I was a little stressed out, though, so I think there’s some justification in my defending of the ‘Geometric Imperative’, assuming that such a thing exists.
Honestly, I’m not sure why these things bug me as much as they do. Perhaps it’s my unconscious hope that people might think about what they’re about to say before they unleash their vocal cords. Still, it’s not like such idiotic little trivialities matter. The other person in this conversation and the vast majority of the english-speaking world likely know what such a phrase is intended to mean, so what? Will security be breached because of such careless manipulation of non-Euclidean geometry? Does said breach mean that puppies will be hurled into traffic by angry clergymen and car salesmen will begin setting nuns and children on fire? Will the terrorists finally win? Well, sure. Maybe.

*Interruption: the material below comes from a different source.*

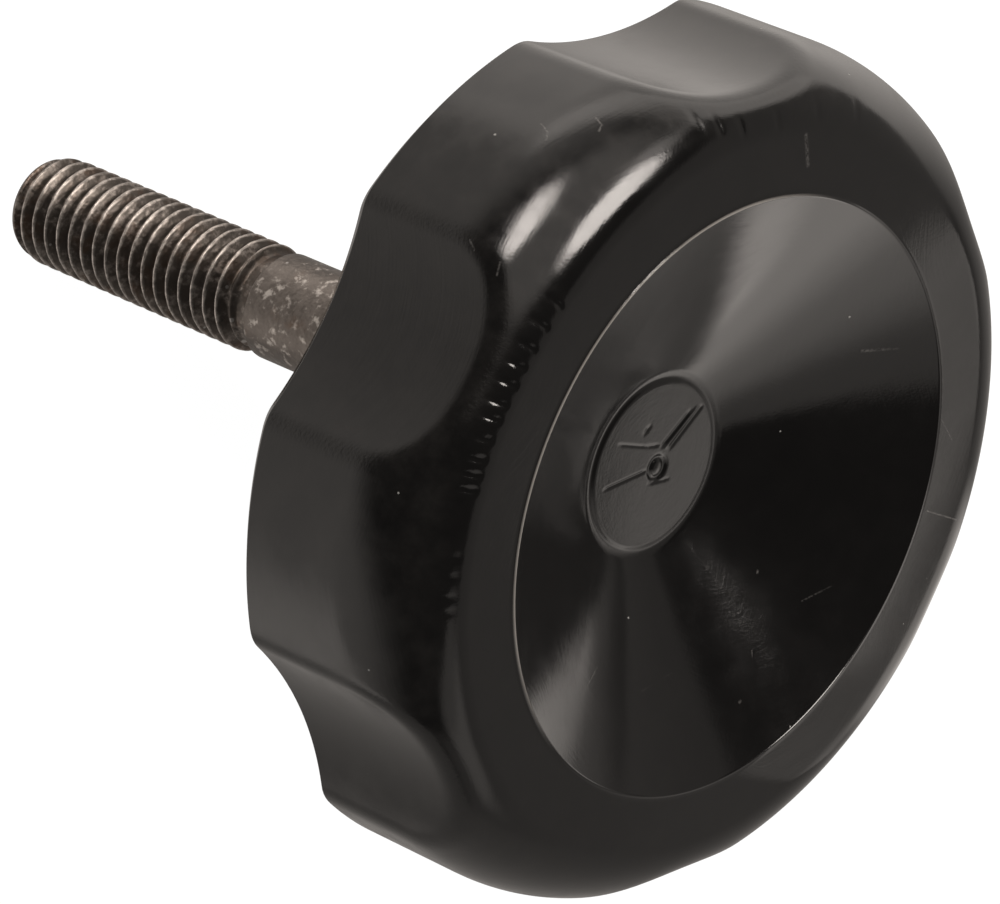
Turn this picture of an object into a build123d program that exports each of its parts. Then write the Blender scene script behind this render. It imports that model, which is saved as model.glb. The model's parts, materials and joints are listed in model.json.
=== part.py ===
from build123d import *
from math import acos, atan2, cos, degrees, hypot, radians, sin
import os

# Fluted hand knob: a moulded head with a steel stud moulded into it.
# It lies as it comes to rest, on two neighbouring lobes and the tip of its stud.
# All sizes are in millimetres. Depths run along the knob's axis, from the face towards the tip.

# Head: rim, flutes and edges
head_diameter = 60.0
rim_height = 15.7           # from the face to the back plane
flute_count = 6
flute_depth = 2.2           # from the lobes in to the floor of a flute
flute_radius = 25.0
ridge_radius = 2.5          # rounding between a flute and the lobes beside it
face_round_width = 5.2      # rounded front edge, measured along the face
face_round_height = 7.0     # rounded front edge, measured along the axis
back_chamfer = 0.8

# Head: dish in the face, with a low round pad at its centre
dish_diameter = 41.4
dish_depth = 7.7            # from the face to the top of the pad
dish_edge_chamfer = 0.3
pad_diameter = 11.8
pad_step = 0.25             # height of the pad over the dish floor round it
dish_floor_width = 0.5      # flat ring between the pad and the cone

# Head: hub on the back, whose end is the seat
hub_seat_diameter = 20.0
hub_height = 4.3
hub_draft = 3.0             # degrees
hub_root_chamfer = 0.8
hub_edge_chamfer = 0.6

# Stud: a hexagon bolt, moulded in behind the dish
hex_cover = 3.7             # plastic between the pad and the bolt's head
hex_flats = 13.0
hex_height = 5.3
hex_chamfer_angle = 30.0
bolt_length = 50.0          # under the bolt's head to the tip
thread_length = 24.5
thread_diameter = 8.0
shank_diameter = 7.75
shank_bevel = 0.5
tip_chamfer = 0.8

# How close a place has to be to count as the same
tolerance = 0.001

# Sizes that follow
head_radius = head_diameter / 2
face_radius = head_radius - face_round_width
dish_radius = dish_diameter / 2
pad_radius = pad_diameter / 2
dish_floor_depth = dish_depth + pad_step
hub_seat_radius = hub_seat_diameter / 2
hub_depth = rim_height + hub_height
hub_foot_radius = hub_seat_radius + hub_height * sin(radians(hub_draft)) / cos(radians(hub_draft))
hex_top = dish_depth + hex_cover
hex_seat = hex_top + hex_height
hex_corner_radius = hex_flats / 2 / cos(radians(180 / 6))
hex_chamfer = (hex_corner_radius - hex_flats / 2) * sin(radians(hex_chamfer_angle)) / cos(radians(hex_chamfer_angle))
thread_radius = thread_diameter / 2
shank_radius = shank_diameter / 2
tip_depth = hex_seat + bolt_length
thread_start = tip_depth - thread_length

# Outline of the lobes: where the ridge arc between a flute and a lobe is centred
flute_centre = head_radius - flute_depth + flute_radius
ridge_centre = head_radius - ridge_radius
ridge_angle = acos(
    (ridge_centre**2 + flute_centre**2 - (flute_radius + ridge_radius) ** 2) / (2 * ridge_centre * flute_centre)
)

# Rest: two lobes beside one flute touch the floor at their back edge, and so does the tip.
# The tilt is the slope of the line from one contact to the other.
lobe_reach = ridge_centre * cos(ridge_angle) + ridge_radius
lobe_contact_depth = rim_height - back_chamfer
tip_contact_depth = tip_depth - tip_chamfer
tilt = atan2(lobe_reach - thread_radius, tip_contact_depth - lobe_contact_depth)

# The origin is on the floor, below the middle of the knob's length
rear_x = -tip_depth * cos(tilt) - (thread_radius - tip_chamfer) * sin(tilt)
front_x = (
    face_radius * sin(tilt)
    - face_round_height * cos(tilt)
    + hypot(face_round_height * cos(tilt), face_round_width * sin(tilt))
)
face_height = lobe_contact_depth * sin(tilt) + lobe_reach * cos(tilt)
face_centre = Vector(-(rear_x + front_x) / 2, 0, face_height)

# Planes: the face, looked at from the front, and a lengthwise section for what is turned.
# The section runs through the middle of a lobe, so that no flute lies across a turned face's seam.
face_direction = Vector(cos(tilt), 0, sin(tilt))
up_the_face = Vector(-sin(tilt), 0, cos(tilt))
face_plane = Plane(origin=face_centre, x_dir=up_the_face, z_dir=face_direction)
knob_axis = Axis(face_centre, face_direction)
floor_flute_angle = 180.0
lobe_angle = radians(floor_flute_angle + 180 / flute_count)
lobe_direction = up_the_face * cos(lobe_angle) + face_plane.y_dir * sin(lobe_angle)
section_plane = Plane(origin=face_centre, x_dir=lobe_direction, z_dir=lobe_direction.cross(face_direction))


def depth_of(shape):
    """Depth of a shape's centre behind the face."""
    return -face_plane.to_local_coords(shape.center()).Z


def distance_from_axis(shape):
    """Distance of a shape's centre from the knob's axis."""
    local = face_plane.to_local_coords(shape.center())
    return hypot(local.X, local.Y)


# Stud: hexagon head, plain shank and threaded length, the thread at its outside diameter
with BuildPart() as threaded_stud:
    with BuildSketch(face_plane.offset(-hex_seat)):
        RegularPolygon(hex_flats / 2, 6, major_radius=False)
    extrude(amount=hex_height)
    with BuildSketch(section_plane):
        with BuildLine():
            Polyline(
                (0, -hex_top),
                (hex_flats / 2, -hex_top),
                (hex_corner_radius, -hex_top - hex_chamfer),
                (hex_corner_radius, -hex_seat),
                (0, -hex_seat),
                close=True,
            )
        make_face()
    revolve(axis=knob_axis, mode=Mode.INTERSECT)
    with BuildSketch(section_plane):
        with BuildLine():
            Polyline(
                (0, -hex_seat),
                (shank_radius, -hex_seat),
                (shank_radius, -thread_start),
                (thread_radius, -thread_start - shank_bevel),
                (thread_radius, -tip_depth + tip_chamfer),
                (thread_radius - tip_chamfer, -tip_depth),
                (0, -tip_depth),
                close=True,
            )
        make_face()
    revolve(axis=knob_axis)

# Head: turned blank with its hub, six scooped flutes, the dish, and the stud's seat inside it
with BuildPart() as knob_head:
    with BuildSketch(section_plane) as blank_section:
        with BuildLine():
            Polyline(
                (face_radius, 0),
                (0, 0),
                (0, -hub_depth),
                (hub_seat_radius, -hub_depth),
                (hub_foot_radius, -rim_height),
                (head_radius, -rim_height),
                (head_radius, -face_round_height),
            )
            EllipticalCenterArc(
                (face_radius, -face_round_height),
                face_round_width,
                face_round_height,
                start_angle=0,
                arc_size=90,
            )
        make_face()
        hub_edge = blank_section.vertices().sort_by_distance((hub_seat_radius, -hub_depth))[0]
        chamfer(hub_edge, hub_edge_chamfer)
        hub_foot = blank_section.vertices().sort_by_distance((hub_foot_radius, -rim_height))[0]
        chamfer(hub_foot, hub_root_chamfer)
    revolve(axis=knob_axis)

    with BuildSketch(face_plane.offset(-rim_height)):
        with PolarLocations(flute_centre, flute_count, start_angle=floor_flute_angle):
            Circle(flute_radius)
    extrude(amount=rim_height, mode=Mode.SUBTRACT)
    ridges = knob_head.edges(Select.NEW).filter_by(lambda edge: depth_of(edge) < rim_height - tolerance)
    fillet(ridges, ridge_radius)

    back_rim = knob_head.edges().filter_by(
        lambda edge: abs(depth_of(edge) - rim_height) < tolerance
        and max(distance_from_axis(corner) for corner in edge.vertices()) > hub_foot_radius + hub_root_chamfer + tolerance
    )
    chamfer(back_rim, back_chamfer)

    with BuildSketch(section_plane):
        with BuildLine():
            Polyline(
                (0, 0),
                (0, -dish_depth),
                (pad_radius, -dish_depth),
                (pad_radius, -dish_floor_depth),
                (pad_radius + dish_floor_width, -dish_floor_depth),
                (dish_radius, 0),
                close=True,
            )
        make_face()
    revolve(axis=knob_axis, mode=Mode.SUBTRACT)
    dish_rim = knob_head.edges().filter_by(GeomType.CIRCLE).filter_by(
        lambda edge: abs(edge.radius - dish_radius) < tolerance and abs(depth_of(edge)) < tolerance
    )
    chamfer(dish_rim, dish_edge_chamfer)
    add(threaded_stud.part, mode=Mode.SUBTRACT)

knob_head.part.label = "knob_head"
threaded_stud.part.label = "threaded_stud"

os.makedirs("parts", exist_ok=True)
export_step(knob_head.part, "parts/knob_head.step")
export_step(threaded_stud.part, "parts/threaded_stud.step")

print(f"tilt {degrees(tilt):.3f} degrees, face centre {face_centre.X:.3f}, {face_centre.Z:.3f}")
for piece in (knob_head.part, threaded_stud.part):
    box = piece.bounding_box()
    print(piece.label, f"volume {piece.volume:.1f}", f"box {box.min} to {box.max}")
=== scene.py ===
import json
import math

import bpy
import numpy as np
from mathutils import Matrix, Vector


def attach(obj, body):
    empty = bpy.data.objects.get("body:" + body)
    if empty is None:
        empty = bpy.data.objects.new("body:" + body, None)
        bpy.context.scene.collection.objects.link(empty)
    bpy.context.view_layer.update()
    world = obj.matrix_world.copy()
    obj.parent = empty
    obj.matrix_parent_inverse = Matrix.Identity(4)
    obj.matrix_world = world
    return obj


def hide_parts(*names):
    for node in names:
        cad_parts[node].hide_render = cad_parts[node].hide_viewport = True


# A fluted hand knob lying on a pale table: a glossy black moulded head with a dark steel stud in it.
# Sizes are in millimetres along the knob's own lines: "up" runs up the face, "side" across it,
# and "depth" from the face towards the tip of the stud. Angles go round the axis from up towards side.

mm = 0.001
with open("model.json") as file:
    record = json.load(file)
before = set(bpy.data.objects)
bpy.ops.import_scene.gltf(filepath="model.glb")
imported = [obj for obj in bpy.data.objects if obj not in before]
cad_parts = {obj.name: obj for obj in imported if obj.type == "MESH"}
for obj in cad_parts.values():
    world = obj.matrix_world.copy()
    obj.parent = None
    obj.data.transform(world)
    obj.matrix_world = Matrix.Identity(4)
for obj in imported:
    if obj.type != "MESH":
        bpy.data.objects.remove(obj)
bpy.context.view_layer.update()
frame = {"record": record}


# The knob's own lines, read from the stud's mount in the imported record
threadMount = next(m for m in frame["record"]["mounts"] if m["name"] == "stud_thread")
threadDepth = 54.3          # depth of that mount behind the face
axisBack = Vector(threadMount["axis"]).normalized()
axisFront = -axisBack
faceUp = Vector((-axisFront.z, 0, axisFront.x))
faceSide = Vector((0, 1, 0))
faceCentre = Vector(threadMount["pos_m"]) - axisBack * threadDepth * mm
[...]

For the sake of argument, let’s assume that it means exactly those things. This would mean that such careless talk might justifiably label someone a mathematically-suspect unpatriotic terrorist lover who incites violence against society’s most vulnerable members. Debatably the worst kind of terrorist, I think. I feel that I’ve now justified my merciless whipping of the slightly lame older woman with her own cane. You may thank me at your leisure. I will now write a book.
This is kind of how I view American politics and also kind of how I explain American politics to foreigners.